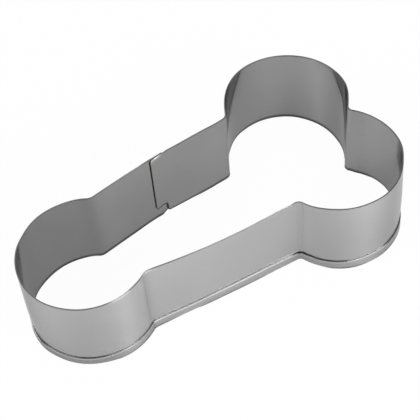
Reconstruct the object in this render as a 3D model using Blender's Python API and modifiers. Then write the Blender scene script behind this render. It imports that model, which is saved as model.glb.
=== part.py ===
"""Strip cookie cutter: one small round end, a shank and two round lobes.

The cutter is one strip of thin steel. It is bent to the outline, its lower edge is folded outwards into a hem,
and its two ends lap on the far side of the shank, where spot welds join them. It stands on its hem, with the
cutting edge up. +X runs from the small round end to the two lobes. The lapped side, +Y, is called the far side,
and the other the near side.
"""

import math

import bmesh
import bpy
from mathutils import Vector

MM = 0.001

# Strip
SHEET = 0.30 * MM              # thickness of the steel
HEIGHT = 25.0 * MM             # from the foot of the hem to the cutting edge
HEM_HEIGHT = 3.7 * MM          # height of the folded flap above the foot
HEM_GAP = 0.30 * MM            # open space between the flap and the wall

# Outline, measured to the middle of the sheet
SMALL_END_RADIUS = 16.3 * MM
LOBE_RADIUS = 16.3 * MM
LOBE_SPACING = 23.6 * MM       # between the centres of the two lobes
END_TO_LOBES = 67.6 * MM       # from the small end's centre to the line through the lobes' centres
SMALL_NECK = 13.4 * MM         # centre line to wall where the shank leaves the small end
NEAR_LOBE_NECK = 17.1 * MM     # centre line to wall where the shank meets the near lobe
FAR_LOBE_NECK = 16.1 * MM      # the same on the far side
SMALL_NECK_BEND = 2.9 * MM     # radii of the tight bends
LOBE_NECK_BEND = 1.9 * MM
CLEFT_BEND = 1.4 * MM          # the bend between the two lobes

# Crowns: each wall of the shank turns a little at one place, which stands out from the straight line
NEAR_CROWN_AT = 21.0 * MM      # along the shank from the small end's centre
NEAR_CROWN_RISE = 0.21 * MM
CROWN_RADIUS = 30.0 * MM

# Lap: the inner end is a tab inside the outer end, and the far wall's crown is where the tab ends
TAB_END_AT = 28.3 * MM         # along the shank from the small end's centre
TAB_END_RISE = 0.60 * MM
LAP_LENGTH = 4.0 * MM
LAP_GAP = 0.20 * MM            # between the two layers
TAB_CORNER = 2.4 * MM          # radius of the tab's upper corner
TAB_NOTCH_ABOVE_HEM = 0.5 * MM # the notch takes the hem off the tab and ends this far above it
HEM_BUTT_GAP = 0.30 * MM       # between the outer end and the start of the inner end's hem

# Spot welds in the lap
WELD_DIAMETER = 2.2 * MM
WELD_PITCH = 6.0 * MM
WELD_CLEARANCE = 0.04 * MM     # to each layer
WELD_NAMES = ("seam_weld_lower", "seam_weld_middle", "seam_weld_upper")
WELD_SIDES = 24

# Facets
ROUND_STEP = math.radians(6.0)
BEND_STEP = math.radians(12.0)
TIGHT_RADIUS = 5.0 * MM        # arcs under this radius take the coarser step
HEM_BEND_FACES = 5             # an odd number, so that the lowest face is level
CORNER_SEGMENTS = 6
MERGE_DISTANCE = 0.01 * MM     # for points that coincide
SHARP_ANGLE = math.radians(40.0)


FAR = 1.0
NEAR = -1.0


def clear_scene():
    for obj in list(bpy.data.objects):
        bpy.data.objects.remove(obj, do_unlink=True)


def new_collection(name):
    collection = bpy.data.collections.new(name)
    bpy.context.scene.collection.children.link(collection)
    return collection


def steel(name, colour, roughness):
    material = bpy.data.materials.new(name)
    material.use_nodes = True
    shader = material.node_tree.nodes["Principled BSDF"]
    shader.inputs["Base Color"].default_value = (*colour, 1.0)
    shader.inputs["Metallic"].default_value = 1.0
    shader.inputs["Roughness"].default_value = roughness
    material.diffuse_color = (*colour, 1.0)
    return material


def left_of(direction):
    return Vector((-direction.y, direction.x))


def heading(angle):
    return Vector((math.cos(angle), math.sin(angle)))


def tangent_angle(centre_a, radius_a, centre_b, radius_b):
    """Heading of the straight run from one circle to the next.

    A positive radius keeps its centre on the left of the path, a negative one on the right, and zero is a point.
    """
    between = centre_b - centre_a
    lean = math.asin(max(-1.0, min(1.0, (radius_b - radius_a) / between.length)))
    return math.atan2(between.y, between.x) - lean


def wrapped_path(pins):
    """Points of a strip pulled round a row of pins, each a centre and a signed radius.

    The first and the last pin are the strip's ends, with no radius.
    """
    runs = [tangent_angle(*first, *second) for first, second in zip(pins, pins[1:])]
    points = [pins[0][0].copy()]
    for (centre, radius), arriving, leaving in zip(pins[1:-1], runs, runs[1:]):
        turn = (leaving - arriving) % (2.0 * math.pi)
        if radius < 0.0:
            turn -= 2.0 * math.pi
        step = BEND_STEP if abs(radius) < TIGHT_RADIUS else ROUND_STEP
        faces = max(1, math.ceil(abs(turn) / step))
        for index in range(faces + 1):
            angle = arriving + turn * index / faces
            points.append(centre - left_of(heading(angle)) * radius)
    points.append(pins[-1][0].copy())
    return points


def bend_centre(round_centre, round_radius, neck, bend_radius, towards_x, side):
    """Centre of the tight bend that joins a round to the shank, which passes it at the neck's width."""
    across = neck + bend_radius - abs(round_centre.y)
    along = math.sqrt((round_radius + bend_radius) ** 2 - across ** 2)
    return Vector((round_centre.x + towards_x * along, side * (neck + bend_radius)))


def crown_point(at, rise, before, after, side):
    """Point of the shank's wall at a crown, which rises above the straight line between the two neck bends."""
    share = (at - before.x) / (after.x - before.x)
    return Vector((at, before.y + share * (after.y - before.y) + side * rise))


def neck_point(bend, bend_radius, side):
    return Vector((bend.x, bend.y - side * bend_radius))


def small_neck_bend(side):
    return bend_centre(Vector((0.0, 0.0)), SMALL_END_RADIUS, SMALL_NECK, SMALL_NECK_BEND, 1.0, side)


def lobe_centre(side):
    return Vector((END_TO_LOBES, side * LOBE_SPACING / 2.0))


def lobe_neck_bend(side):
    neck = FAR_LOBE_NECK if side > 0.0 else NEAR_LOBE_NECK
    return bend_centre(lobe_centre(side), LOBE_RADIUS, neck, LOBE_NECK_BEND, -1.0, side)


def shank_crown(at, rise, side):
    small_neck = neck_point(small_neck_bend(side), SMALL_NECK_BEND, side)
    lobe_neck = neck_point(lobe_neck_bend(side), LOBE_NECK_BEND, side)
    return crown_point(at, rise, small_neck, lobe_neck, side)


def lap_frame():
    """The end of the tab, and the unit vectors along the strip and into the cutter there."""
    tab_end = shank_crown(TAB_END_AT, TAB_END_RISE, FAR)
    along = heading(tangent_angle(lobe_neck_bend(FAR), -LOBE_NECK_BEND, tab_end, 0.0))
    return tab_end, along, left_of(along)


def outline():
    """Points of the strip's middle line, counter-clockwise from the outer end of the lap to the end of the tab.

    The last stretch is the tab, which has no hem.
    """
    tab_end, along, inward = lap_frame()
    outer_crown = tab_end - inward * (SHEET + LAP_GAP)
    outer_end = outer_crown - along * LAP_LENGTH
    near_crown = shank_crown(NEAR_CROWN_AT, NEAR_CROWN_RISE, NEAR)
    near_inward = left_of((lobe_neck_bend(NEAR) - small_neck_bend(NEAR)).normalized())
    cleft_reach = math.sqrt((LOBE_RADIUS + CLEFT_BEND) ** 2 - (LOBE_SPACING / 2.0) ** 2)
    pins = [
        (outer_end, 0.0),
        (outer_crown + inward * CROWN_RADIUS, CROWN_RADIUS),
        (small_neck_bend(FAR), -SMALL_NECK_BEND),
        (Vector((0.0, 0.0)), SMALL_END_RADIUS),
        (small_neck_bend(NEAR), -SMALL_NECK_BEND),
        (near_crown + near_inward * CROWN_RADIUS, CROWN_RADIUS),
        (lobe_neck_bend(NEAR), -LOBE_NECK_BEND),
        (lobe_centre(NEAR), LOBE_RADIUS),
        (Vector((END_TO_LOBES + cleft_reach, 0.0)), -CLEFT_BEND),
        (lobe_centre(FAR), LOBE_RADIUS),
        (lobe_neck_bend(FAR), -LOBE_NECK_BEND),
        (tab_end, 0.0),
    ]
    points = wrapped_path(pins)
    tab_start = tab_end - along * (LAP_LENGTH + HEM_BUTT_GAP)
    points.insert(len(points) - 1, tab_start)
    return points


def wall_section():
    """The plain wall above the notch, as (outward, up) points on the middle of the sheet."""
    return [(0.0, HEIGHT), (0.0, HEM_HEIGHT + TAB_NOTCH_ABOVE_HEM)]


def hemmed_section():
    """The wall, the half round fold at its foot and the flap, as (outward, up) points."""
    fold_radius = (SHEET + HEM_GAP) / 2.0
    fold_height = SHEET / 2.0 + fold_radius
    # The facets touch the fold's circle at mid face, so the level one lies half a sheet above the foot.
    facet_turn = math.pi / (HEM_BEND_FACES + 1)
    corner_radius = fold_radius / math.cos(facet_turn / 2.0)
    section = wall_section()
    for index in range(HEM_BEND_FACES + 1):
        corner = heading(math.pi + facet_turn * (index + 0.5)) * corner_radius
        section.append((fold_radius + corner.x, fold_height + corner.y))
    section.append((2.0 * fold_radius, HEM_HEIGHT))
    return section


def polyline(name, points, collection):
    curve = bpy.data.curves.new(name, "CURVE")
    curve.dimensions = "2D"
    curve.fill_mode = "NONE"
    spline = curve.splines.new("POLY")
    spline.points.add(len(points) - 1)
    for point, (x, y) in zip(spline.points, points):
        point.co = (x, y, 0.0, 1.0)
    obj = bpy.data.objects.new(name, curve)
    collection.objects.link(obj)
    return obj


def swept_mesh(name, path, section, guides):
    """An open surface: the section carried along the path, as a mesh."""
    profile = polyline(name + "_section", section, guides)
    carrier = polyline(name + "_path", path, guides)
    carrier.data.bevel_mode = "OBJECT"
    carrier.data.bevel_object = profile
    evaluated = carrier.evaluated_get(bpy.context.evaluated_depsgraph_get())
    mesh = bpy.data.meshes.new_from_object(evaluated)
    bpy.data.objects.remove(carrier, do_unlink=True)
    bpy.data.objects.remove(profile, do_unlink=True)
    return mesh


def shade(mesh):
    mesh.shade_smooth()
    mesh.set_sharp_from_angle(angle=SHARP_ANGLE)


def open_strip(guides):
    """The strip's middle surface: the hemmed stretch and the plain tab, joined, with the tab's corner rounded."""
    path = outline()
    hemmed = swept_mesh("hemmed", path[:-1], hemmed_section(), guides)
    tab = swept_mesh("tab", path[-2:], wall_section(), guides)
    surface = bmesh.new()
    surface.from_mesh(hemmed)
    surface.from_mesh(tab)
    bmesh.ops.remove_doubles(surface, verts=surface.verts, dist=MERGE_DISTANCE)
    tip = Vector((path[-1].x, path[-1].y, HEIGHT))
    corner = min(surface.verts, key=lambda vert: (vert.co - tip).length)
    bmesh.ops.bevel(surface, geom=[corner], offset=TAB_CORNER, segments=CORNER_SEGMENTS, profile=0.5,
                    affect="VERTICES")
    bmesh.ops.recalc_face_normals(surface, faces=surface.faces)
    mesh = bpy.data.meshes.new("band")
    surface.to_mesh(mesh)
    surface.free()
    bpy.data.meshes.remove(hemmed)
    bpy.data.meshes.remove(tab)
    return mesh


def build_band(parts, guides, material):
    middle = open_strip(guides)
    band = bpy.data.objects.new("band", middle)
    parts.objects.link(band)
    thickness = band.modifiers.new("Sheet thickness", "SOLIDIFY")
    thickness.thickness = SHEET
    thickness.offset = 0.0
    thickness.use_even_offset = True
    thickness.use_rim = True
    # The sheared edges are sharp, so the thickness is applied before the shading.
    evaluated = band.evaluated_get(bpy.context.evaluated_depsgraph_get())
    band.data = bpy.data.meshes.new_from_object(evaluated)
    band.data.name = "band"
    band.modifiers.clear()
    bpy.data.meshes.remove(middle)
    band.data.materials.append(material)
    shade(band.data)
    return band


def build_welds(parts, material):
    """Thin discs of weld metal between the two layers, in the middle of the lap."""
    tab_end, along, inward = lap_frame()
    middle = tab_end - along * (LAP_LENGTH / 2.0) - inward * ((SHEET + LAP_GAP) / 2.0)
    centre_height = (HEM_HEIGHT + TAB_NOTCH_ABOVE_HEM + HEIGHT) / 2.0
    welds = []
    for index, name in enumerate(WELD_NAMES):
        bpy.ops.mesh.primitive_cylinder_add(vertices=WELD_SIDES, radius=WELD_DIAMETER / 2.0,
                                            depth=LAP_GAP - 2.0 * WELD_CLEARANCE)
        weld = bpy.context.object
        weld.name = name
        weld.data.name = name
        height = centre_height + WELD_PITCH * (index - (len(WELD_NAMES) - 1) / 2.0)
        weld.location = (middle.x, middle.y, height)
        weld.rotation_euler = (math.pi / 2.0, 0.0, math.atan2(along.y, along.x))
        for holder in list(weld.users_collection):
            holder.objects.unlink(weld)
        parts.objects.link(weld)
        weld.data.materials.append(material)
        shade(weld.data)
        welds.append(weld)
    return welds


def main():
    clear_scene()
    parts = new_collection("cookie_cutter")
    guides = new_collection("guides")
    strip_steel = steel("satin steel", (0.58, 0.575, 0.56), 0.32)
    weld_steel = steel("weld metal", (0.42, 0.41, 0.40), 0.5)
    band = build_band(parts, guides, strip_steel)
    welds = build_welds(parts, weld_steel)

    # The origin is the middle of the footprint, under the cutter.
    hem_reach = SHEET + HEM_GAP + SHEET / 2.0
    front = -(SMALL_END_RADIUS + hem_reach)
    back = END_TO_LOBES + LOBE_RADIUS + hem_reach
    frame = bpy.data.objects.new("cookie_cutter_frame", None)
    parts.objects.link(frame)
    frame.location = (-(front + back) / 2.0, 0.0, 0.0)
    for piece in [band, *welds]:
        piece.parent = frame


main()
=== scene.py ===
"""The cookie cutter's finished strip, its welds and the stage they stand on."""

import math

import bpy
import numpy as np
from bpy.props import FloatProperty, FloatVectorProperty, PointerProperty
from bpy.types import Operator, Panel, PropertyGroup
from mathutils import Matrix, Vector


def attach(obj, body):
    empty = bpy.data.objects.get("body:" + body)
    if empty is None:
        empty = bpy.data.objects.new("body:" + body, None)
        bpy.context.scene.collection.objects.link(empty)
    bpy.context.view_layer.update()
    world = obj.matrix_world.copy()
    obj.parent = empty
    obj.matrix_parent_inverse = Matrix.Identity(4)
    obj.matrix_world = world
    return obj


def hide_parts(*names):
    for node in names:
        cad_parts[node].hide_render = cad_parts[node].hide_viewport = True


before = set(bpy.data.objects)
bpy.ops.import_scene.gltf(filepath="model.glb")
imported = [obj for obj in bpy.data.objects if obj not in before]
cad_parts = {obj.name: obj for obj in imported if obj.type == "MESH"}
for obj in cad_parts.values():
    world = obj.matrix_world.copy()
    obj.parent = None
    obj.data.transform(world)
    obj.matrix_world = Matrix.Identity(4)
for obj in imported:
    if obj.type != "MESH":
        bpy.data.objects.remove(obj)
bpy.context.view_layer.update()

bl_info = {
    "name": "Strip cookie cutter",
    "version": (1, 0, 0),
    "blender": (4, 5, 0),
    "location": "3D View > Sidebar > Cutter",
    "description": "Forms a hemmed steel strip into a cookie cutter, finishes its steel and sets the stage",
    "category": "Add Mesh",
}

MM = 0.001
WELD_NODES = ("seam_weld_lower", "seam_weld_middle", "seam_weld_upper")
# The shank's two sides, as signs across it
FAR = 1.0
NEAR = -1.0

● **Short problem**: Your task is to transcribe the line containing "obj.data.transform(world)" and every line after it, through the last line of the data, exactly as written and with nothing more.

● **Output for this exercise**:
    obj.data.transform(world)
    obj.matrix_world = Matrix.Identity(4)
for obj in imported:
    if obj.type != "MESH":
        bpy.data.objects.remove(obj)
bpy.context.view_layer.update()

bl_info = {
    "name": "Strip cookie cutter",
    "version": (1, 0, 0),
    "blender": (4, 5, 0),
    "location": "3D View > Sidebar > Cutter",
    "description": "Forms a hemmed steel strip into a cookie cutter, finishes its steel and sets the stage",
    "category": "Add Mesh",
}

MM = 0.001
WELD_NODES = ("seam_weld_lower", "seam_weld_middle", "seam_weld_upper")
# The shank's two sides, as signs across it
FAR = 1.0
NEAR = -1.0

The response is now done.